## WHAT THE TASK REQUIRES
Write out the data below in full. Keep it exact.

## DATA SEGMENT

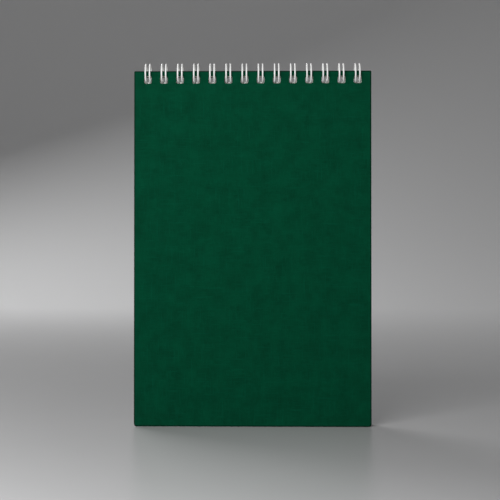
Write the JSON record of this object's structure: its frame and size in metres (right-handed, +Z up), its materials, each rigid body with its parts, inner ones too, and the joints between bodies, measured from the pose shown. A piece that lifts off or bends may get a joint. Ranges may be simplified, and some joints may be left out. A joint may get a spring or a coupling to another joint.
{
  "type": "spiral notebook",
  "caption": "Top-bound notebook: two punched board covers that swing on a twin-loop wire, with a block of leaves between them.",
  "frame": {"origin": "middle of the bottom edge, between the covers, on the surface that the notebook stands on", "axes": "+X along the wire binding, to the right seen from the front; -Y out of the front cover; +Z up towards the binding"},
  "size_m": [0.1244, 0.0109, 0.1908],
  "materials": {
    "cover_board": "matte, finely grained dark green",
    "paper": "matte, uncoated",
    "coated_wire": "white coating, semi-gloss"
  },
  "bodies": {
    "pad": {"page_block": "paper", "wire_binding": "coated_wire"},
    "front_cover": {"front_cover": "cover_board"},
    "back_cover": {"back_cover": "cover_board"}
  },
  "joints": [
    {"name": "front_cover_hinge", "type": "hinge", "parent": "pad", "child": "front_cover", "pos_m": [0, 0.00053, 0.18537], "axis": [-1, 0, 0], "range_deg": [-0.7, 179.3]},
    {"name": "back_cover_hinge", "type": "hinge", "parent": "pad", "child": "back_cover", "pos_m": [0, -0.00053, 0.18537], "axis": [1, 0, 0], "range_deg": [-0.7, 179.3]}
  ]
}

## ANSWER FOR THIS EXERCISE
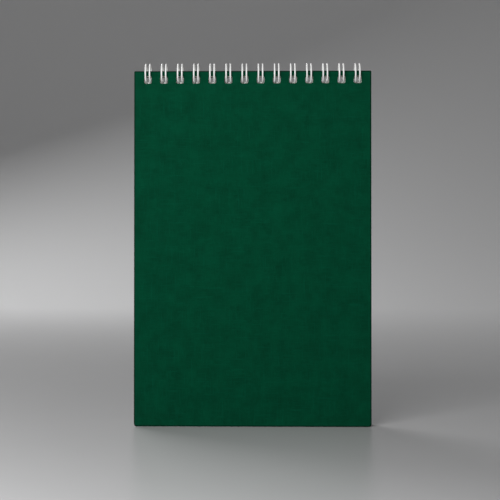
Write the JSON record of this object's structure: its frame and size in metres (right-handed, +Z up), its materials, each rigid body with its parts, inner ones too, and the joints between bodies, measured from the pose shown. A piece that lifts off or bends may get a joint. Ranges may be simplified, and some joints may be left out. A joint may get a spring or a coupling to another joint.
{
  "type": "spiral notebook",
  "caption": "Top-bound notebook: two punched board covers that swing on a twin-loop wire, with a block of leaves between them.",
  "frame": {"origin": "middle of the bottom edge, between the covers, on the surface that the notebook stands on", "axes": "+X along the wire binding, to the right seen from the front; -Y out of the front cover; +Z up towards the binding"},
  "size_m": [0.1244, 0.0109, 0.1908],
  "materials": {
    "cover_board": "matte, finely grained dark green",
    "paper": "matte, uncoated",
    "coated_wire": "white coating, semi-gloss"
  },
  "bodies": {
    "pad": {"page_block": "paper", "wire_binding": "coated_wire"},
    "front_cover": {"front_cover": "cover_board"},
    "back_cover": {"back_cover": "cover_board"}
  },
  "joints": [
    {"name": "front_cover_hinge", "type": "hinge", "parent": "pad", "child": "front_cover", "pos_m": [0, 0.00053, 0.18537], "axis": [-1, 0, 0], "range_deg": [-0.7, 179.3]},
    {"name": "back_cover_hinge", "type": "hinge", "parent": "pad", "child": "back_cover", "pos_m": [0, -0.00053, 0.18537], "axis": [1, 0, 0], "range_deg": [-0.7, 179.3]}
  ]
}